The term EOI refers to elements of transformation systems, or integrated activities and efforts that are attempting to build new economies. Such elements include ideas, technologies, and innovative structural relationships and new institutional arrangements that foster equitable and thriving life (see Methods section). In the context of systemic transformations, EOI involves deep changes in the purpose of a system, performance metrics, and power structures and relations between stakeholders. This in turn influences operating practices (Waddell et al., 2021; Waddock, 2021).

These wellbeing EOIs support new approaches to economics that can be referred to as regenerative (Morseletto, 2020), circular (D’Amato et al., 2017; D’Amato and Korhonen, 2021; Ellen Macarthur Foundation, 2022, 2022), doughnut (Raworth, 2017a), and feminist (Bahn et al., 2020; Eisler, 2017; Nussbaum, 2003; Piaget et al., 2020).

Transitioning to nature positive actions requires the adoption of strategies that embed plurality of values as promoted by new economics approaches.
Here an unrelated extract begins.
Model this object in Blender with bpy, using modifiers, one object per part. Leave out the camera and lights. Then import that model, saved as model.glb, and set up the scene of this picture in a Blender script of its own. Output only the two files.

Such transitions require recognition of the importance of the contribution of all members of society, with voice given to the least heard (zu Ermgassen et al., 2022).
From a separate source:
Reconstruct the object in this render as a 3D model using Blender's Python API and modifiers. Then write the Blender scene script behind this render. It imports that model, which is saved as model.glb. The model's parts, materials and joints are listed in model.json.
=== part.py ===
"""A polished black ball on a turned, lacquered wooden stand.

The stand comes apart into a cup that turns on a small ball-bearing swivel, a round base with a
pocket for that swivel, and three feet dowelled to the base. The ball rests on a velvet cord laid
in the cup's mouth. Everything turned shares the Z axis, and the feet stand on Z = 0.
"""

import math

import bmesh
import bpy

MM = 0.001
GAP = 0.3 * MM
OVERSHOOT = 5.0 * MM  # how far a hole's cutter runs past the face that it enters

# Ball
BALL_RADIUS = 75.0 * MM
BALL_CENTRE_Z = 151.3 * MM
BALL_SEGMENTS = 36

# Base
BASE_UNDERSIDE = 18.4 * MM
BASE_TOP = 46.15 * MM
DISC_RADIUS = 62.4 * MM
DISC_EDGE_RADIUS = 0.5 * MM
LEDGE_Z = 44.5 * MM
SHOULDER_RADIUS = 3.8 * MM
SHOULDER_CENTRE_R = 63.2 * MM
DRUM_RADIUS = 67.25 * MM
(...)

The GANE (Global Assessment for a New Economics) initiative (www.neweconomics.net) undertook a non-systematic scoping review of “new economics” approaches from which it derived 10 core principles. A proposed set of wellbeing economics values upon which nature positive economies can be built is provided in Table 1 (slightly amended in a paper under review, Kenter et al., forthcoming). These principles reframe economics around ‘what gives life to systems’:

  • stewardship of the whole (valuing and honouring whole systems, including planetary ones);
  • co-creating collective value (optimizing wellbeing and dignity of all beings);
  • governance through cosmopolitan-localism (cosmo-localist governance, or ensuring decisions are made at the lowest possible level while acknowledging the global context);
  • generativity, reciprocity, and circularity (the concept that the Earth’s resources should only be used within its capacity for renewal);
  • relationality and connectedness (the notion that humans are social beings existing in an interconnected web of interdependencies);
  • equitable markets and trade (markets that honour full costing and pricing, fair trade, and community self-sufficiency)
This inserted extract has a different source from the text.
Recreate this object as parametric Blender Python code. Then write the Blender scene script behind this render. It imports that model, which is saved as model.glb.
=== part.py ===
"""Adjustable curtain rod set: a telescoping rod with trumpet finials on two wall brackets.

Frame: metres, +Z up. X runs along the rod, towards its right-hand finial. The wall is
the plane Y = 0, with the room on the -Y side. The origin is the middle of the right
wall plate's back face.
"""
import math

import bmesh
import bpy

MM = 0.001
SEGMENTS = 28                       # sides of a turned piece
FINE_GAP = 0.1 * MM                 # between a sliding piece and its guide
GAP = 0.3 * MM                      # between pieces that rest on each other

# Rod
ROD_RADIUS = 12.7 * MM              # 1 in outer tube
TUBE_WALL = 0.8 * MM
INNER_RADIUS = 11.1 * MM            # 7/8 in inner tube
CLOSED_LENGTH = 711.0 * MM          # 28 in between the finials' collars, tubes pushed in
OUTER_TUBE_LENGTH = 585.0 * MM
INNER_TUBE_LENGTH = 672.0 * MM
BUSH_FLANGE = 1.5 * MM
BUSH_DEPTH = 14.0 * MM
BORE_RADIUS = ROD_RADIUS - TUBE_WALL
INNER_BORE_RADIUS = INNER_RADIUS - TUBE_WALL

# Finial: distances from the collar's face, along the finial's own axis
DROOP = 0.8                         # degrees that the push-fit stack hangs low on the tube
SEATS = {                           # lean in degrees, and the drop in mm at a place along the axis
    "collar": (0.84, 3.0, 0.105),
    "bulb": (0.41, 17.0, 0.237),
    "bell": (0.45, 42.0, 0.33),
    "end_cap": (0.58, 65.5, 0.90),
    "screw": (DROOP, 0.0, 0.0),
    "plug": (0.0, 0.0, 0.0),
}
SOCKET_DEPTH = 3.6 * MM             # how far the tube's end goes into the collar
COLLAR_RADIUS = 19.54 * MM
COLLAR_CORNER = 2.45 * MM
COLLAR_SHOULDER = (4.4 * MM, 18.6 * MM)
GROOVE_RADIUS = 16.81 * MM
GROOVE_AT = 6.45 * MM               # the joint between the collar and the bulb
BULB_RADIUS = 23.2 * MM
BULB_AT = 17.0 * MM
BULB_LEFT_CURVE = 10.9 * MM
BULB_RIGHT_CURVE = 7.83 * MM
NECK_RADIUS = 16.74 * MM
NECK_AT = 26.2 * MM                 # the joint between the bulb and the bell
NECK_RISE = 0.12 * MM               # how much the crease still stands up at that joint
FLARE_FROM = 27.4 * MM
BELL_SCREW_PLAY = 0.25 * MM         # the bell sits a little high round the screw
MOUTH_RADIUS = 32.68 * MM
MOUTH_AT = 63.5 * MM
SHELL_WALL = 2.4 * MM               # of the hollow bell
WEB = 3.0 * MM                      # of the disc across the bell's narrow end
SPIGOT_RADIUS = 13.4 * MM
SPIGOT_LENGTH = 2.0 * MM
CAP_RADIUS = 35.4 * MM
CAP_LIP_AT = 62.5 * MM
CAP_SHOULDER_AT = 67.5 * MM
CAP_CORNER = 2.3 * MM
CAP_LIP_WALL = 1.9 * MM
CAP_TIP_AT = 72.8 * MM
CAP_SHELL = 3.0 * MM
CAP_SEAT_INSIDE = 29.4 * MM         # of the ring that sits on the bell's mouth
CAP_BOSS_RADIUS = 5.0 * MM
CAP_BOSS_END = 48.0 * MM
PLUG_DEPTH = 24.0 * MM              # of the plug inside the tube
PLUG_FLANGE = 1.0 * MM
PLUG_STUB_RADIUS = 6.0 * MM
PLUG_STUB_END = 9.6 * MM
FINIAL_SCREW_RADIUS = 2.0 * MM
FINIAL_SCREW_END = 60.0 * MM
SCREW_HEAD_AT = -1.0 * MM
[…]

Table 1. Values and principles promoted by new economics approaches investigated by GANE.

Stewardship of the whole

  • Recognise that economies are embedded within societies and ecosystems, and the purpose of economics should be to maintain and improve human and planetary wellbeing
  • Acknowledge that economies have fundamental biophysical and biochemical limits to growth
  • Recognize that human-derived capital depends on nature

Co-creating collective value

  • Consider equity and justice as central questions of economic inquiry
  • Embed a positive understanding of freedom based on wellbeing, dignity, and sufficiency in all economic thinking, decisions, and actions
  • Embrace pluralistic social and relational approaches that support social enfranchisement and the common good

Governance through cosmo-localism

  • Recognise that economies are embedded within societies and ecosystems, and the purpose of economics should be to maintain and improve human and planetary wellbeing
  • Take post-capitalist, decolonised economic perspectives
  • Embed participation, deliberation, and cooperation as core to economic thinking and policy

Regenerativity, reciprocity, circularity

  • Recognise that economies are embedded within societies and ecosystems, and the purpose of economics should be to maintain and improve human and planetary wellbeing
  • Recognize that human-derived capital depends on nature
  • Design economies to be regenerative and circular
  • Acknowledge that economies have fundamental biophysical and biochemical limits to growth

Relationship-connectedness

  • Embrace pluralistic, social, and relational approaches that support social enfranchisement, social needs and the common good
  • Embed participation, deliberation, and cooperation as core to economic thinking and policy
  • Embrace complexity and the need for inter-disciplinarity in addressing economic problems

Equitable markets and trade

All ten principles should be embedded into how markets and trade are designed

Transitions to a nature positive economy align with the concept of being positive to the values proposed in Table 1. Initiatives proposed by the JNCC, WWF and UNDP, suggest that to pursue this road it is necessary to:

  • put people at the heart of economy, facilitating connectedness;
  • advocate systemic economic reform;
  • involve multi-stakeholder institutions as an essential element of reshaping governance and decision making for a nature positive economy;
  • operate within planetary boundaries and working with nature to address societal challenges (European Union, 2022);
  • provide benefits for both human wellbeing and biodiversity through implementing nature based solutions (Natural England et al., 2021; Nature4Climate, 2020; Economics for nature, 2022; WWF, 2020, 2022).